▶ TASK OBJECTIVE:
Return the lines exactly as they stand, from the first of the material through the line containing "shoulder_edge_chamfer = 0.2".

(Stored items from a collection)
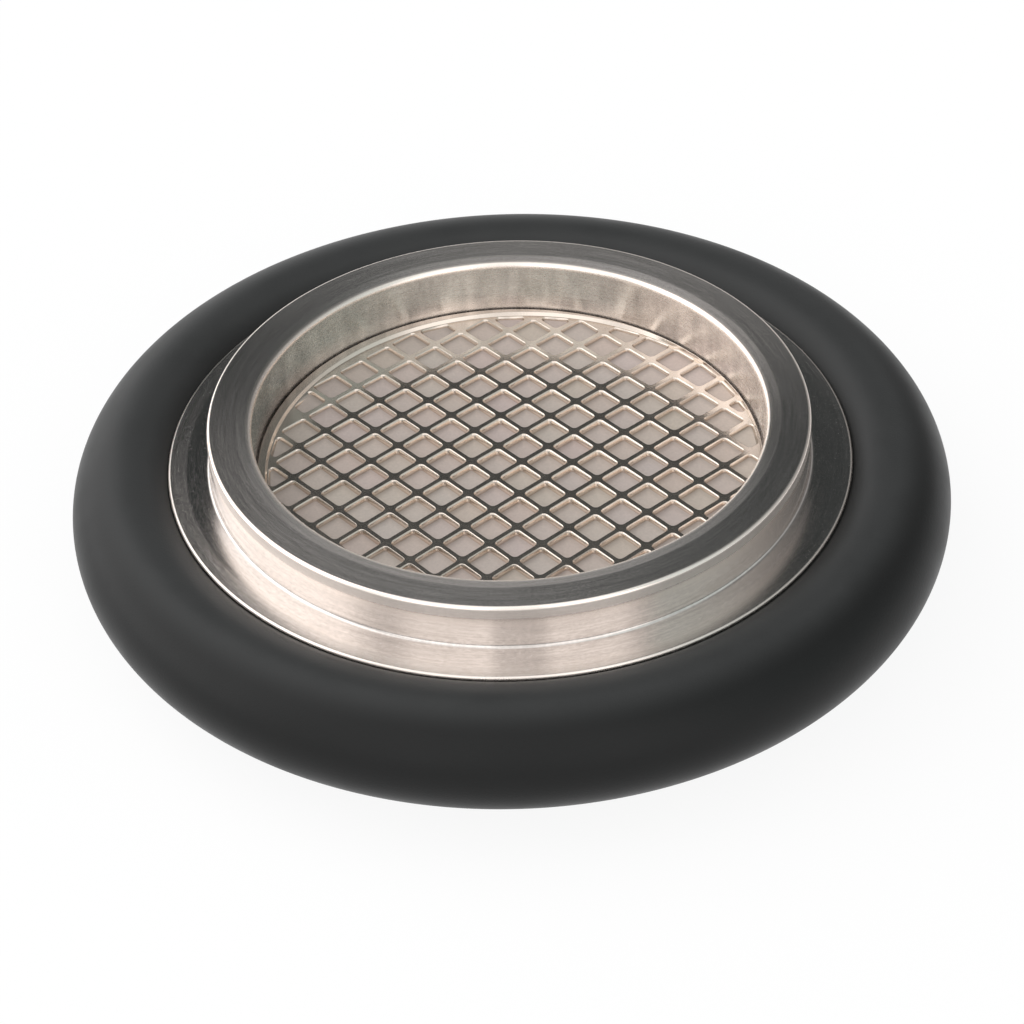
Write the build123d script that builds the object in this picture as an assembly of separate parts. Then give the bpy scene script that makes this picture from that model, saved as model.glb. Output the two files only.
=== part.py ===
from build123d import *
import os
from math import ceil, sqrt

# A DN 25 centering ring for clamped vacuum flanges, with its O-ring and a fine filter across the bore.
# Lengths are in millimetres. Z is the flow axis and the origin lies on it, halfway between the two end faces.

# Shoulders: the two short collars that enter the counterbores of the flanges
shoulder_diameter = 25.8
shoulder_height = 2.05
shoulder_wall = 1.9
shoulder_edge_chamfer = 0.2

# O-ring, and how its seat stands to the shoulders and the flange
seal_step = 1.1  # from the shoulder out to the O-ring's own bore
seal_section = 5.0
seal_proud = 0.55  # how far the O-ring stands above each face of the middle flange
seal_clearance = 0.03  # between the O-ring and the floor of its groove

# Middle flange
flange_rim_land = 0.14  # straight rim left between the groove and each flange face
flange_edge_chamfer = 0.1

# Mouths of the bore
lead_in_width = 0.65
lead_in_drop = 0.08
bore_edge_chamfer = 0.15

# Web inside the ring, which carries the filter pack
web_height = 2.2
web_ledge = 0.8

# Filter pack: a woven mesh under a grid plate
pack_clearance = 0.09
mesh_thickness = 0.1
grid_thickness = 0.3

# Openings of the grid plate
opening_pitch = 1.541
bar_width = 0.269
opening_corner_chamfer = 0.11
row_angle = 40.9
crossing_x = -0.509  # a bar crossing that places the rows
crossing_y = 0.743
rim_width = 0.19  # solid rim outside the opened field, were the field centred
least_rim_width = 0.1
field_shift_x = 0.28  # the opened field lies a little off the plate's centre
field_shift_y = -0.35
least_opening = 0.3  # in square millimetres: a smaller corner of an opening is left solid

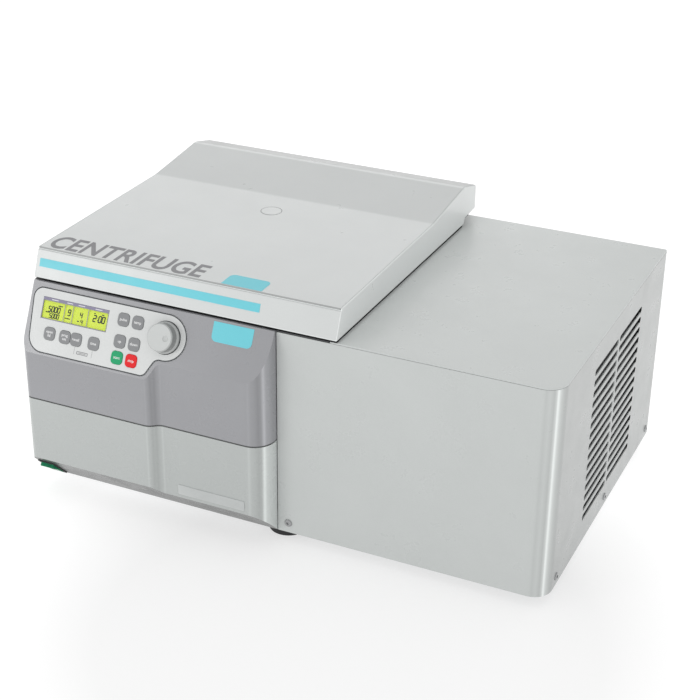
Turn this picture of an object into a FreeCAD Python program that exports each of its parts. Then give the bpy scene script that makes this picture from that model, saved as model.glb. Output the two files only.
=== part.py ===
import FreeCAD, Part
import math
import os

from FreeCAD import Placement, Rotation, Vector

# Benchtop refrigerated centrifuge, in millimetres, one STEP file per separate piece.
# Frame: origin on the floor under the middle of the object, +X to the right, +Y to the back, +Z up.
# The centrifuge section with its lid is on the left, the sheet-metal refrigeration section on the right.

# Overall size
WIDTH = 715.0
Y_BACK = 254.0
Y_FRONT = -254.0
X_LEFT = -WIDTH / 2
X_RIGHT = WIDTH / 2
FOOT_HEIGHT = 16.0

# Case
X_SEAM = -5.5
Y_CASE = -211.0
Z_CASE = FOOT_HEIGHT
Z_TOP = 302.3
SHEET = 1.5
SHEET_BEND = 1.1
CASE_CORNER = 25.0
X_DECK_END = 66.0
SEAM_GAP = 0.6

# Front panels
Z_SPLIT = 149.4
PANEL_WALL = 3.0
PANEL_STEP_X = -167.5
PANEL_STEP = 10.0
PANEL_STEP_RADIUS = 17.0
PANEL_LEFT = X_LEFT + 1.0
PANEL_RIGHT = X_SEAM - 0.8
PANEL_CORNER = 28.0
Z_CREASE = 217.0
INCLINE = 25.0
BEVEL = 43.0

# Lid: the side profile's corners are (y, z)
LID_RIGHT = 76.0
Z_LID = 307.0
LID_LIP = 304.8
LID_WALL = 3.0
LID_EDGE = 1.4
LID_FRONT_FOOT = (-212.4, Z_LID)
LID_FRONT_HEAD = (-199.9, 339.2)
LID_TOP_FRONT = (-197.9, 343.0)
LID_CREASE = (92.0, 347.0)
LID_RIDGE = (208.0, 361.0)
LID_BACK = (253.0, 350.0)
LID_REAR_UNDER = 314.0
LINER_GAP = 0.8
COVER_INSET = 1.6
COVER_THICK = 2.5
PORT_RADIUS = 14.1
PORT_STEM = 9.0
PORT_GAP = 0.3
HINGE_Y = 244.0
HINGE_Z = 299.0
HINGE_SPREAD = 140.0
PIN_RADIUS = 4.0
RUNNING_FIT = 0.05
LATCH_Y = -179.0
LATCH_Z = 262.0
LATCH_PIN_RADIUS = 3.0
LATCH_RELEASE = 25.0

# Rotor axis and chamber
ROTOR_X = -141.5
ROTOR_Y = 39.0
BOWL_RADIUS = 128.0
BOWL_FLOOR = 168.0
BOWL_WALL = 1.2
COIL_TUBE = 4.0
COIL_TURNS = 10
COIL_PITCH = 10.5
FOAM_RADII = (138.0, 147.0)
GUARD_RADII = (148.0, 154.0)
ROTOR_MOUTH_Z = 263.2
SHAFT_TOP = 292.0
BORES = 6
BORE_RADIUS = 14.8
BORE_ANGLE = 25.0
BORE_CIRCLE = 58.0
BORE_LENGTH = 76.0
SHAFT_RADIUS = 8.0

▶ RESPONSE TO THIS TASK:
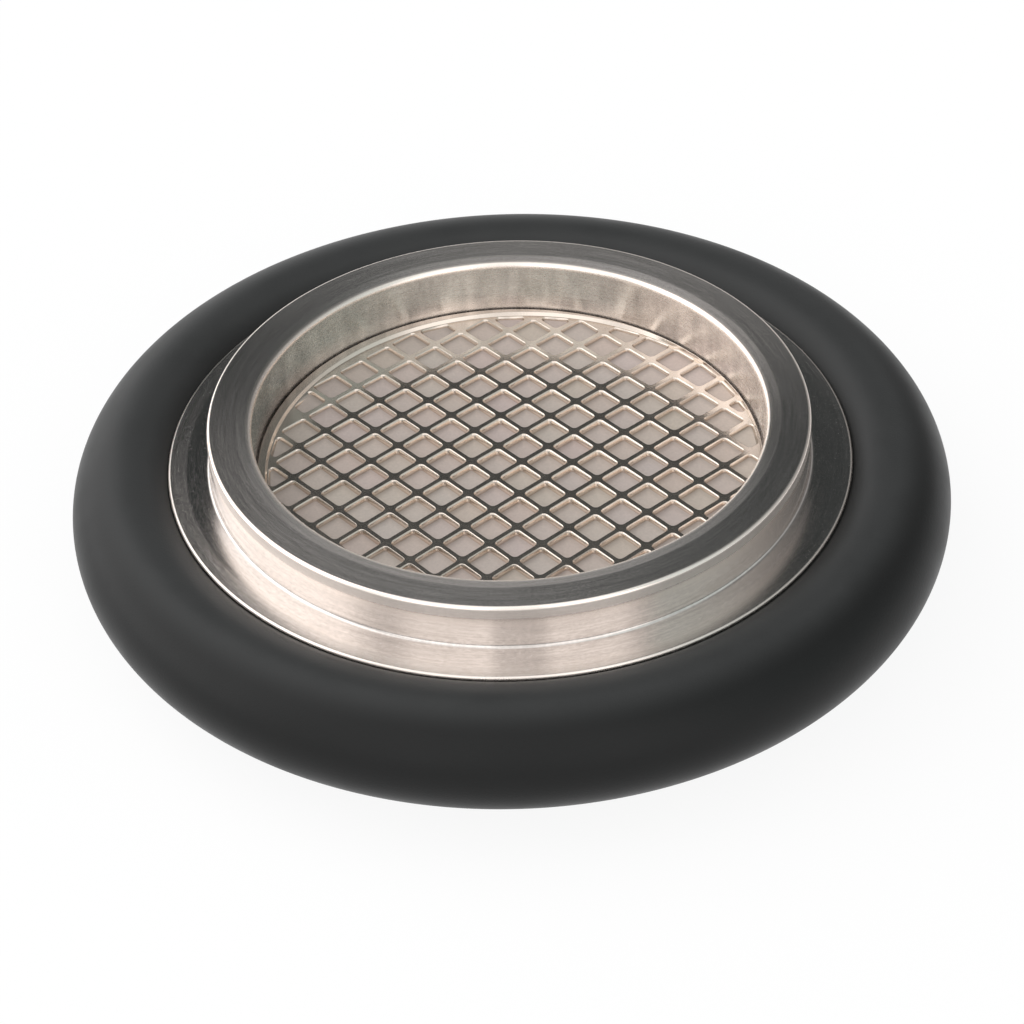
Write the build123d script that builds the object in this picture as an assembly of separate parts. Then give the bpy scene script that makes this picture from that model, saved as model.glb. Output the two files only.
=== part.py ===
from build123d import *
import os
from math import ceil, sqrt

# A DN 25 centering ring for clamped vacuum flanges, with its O-ring and a fine filter across the bore.
# Lengths are in millimetres. Z is the flow axis and the origin lies on it, halfway between the two end faces.

# Shoulders: the two short collars that enter the counterbores of the flanges
shoulder_diameter = 25.8
shoulder_height = 2.05
shoulder_wall = 1.9
shoulder_edge_chamfer = 0.2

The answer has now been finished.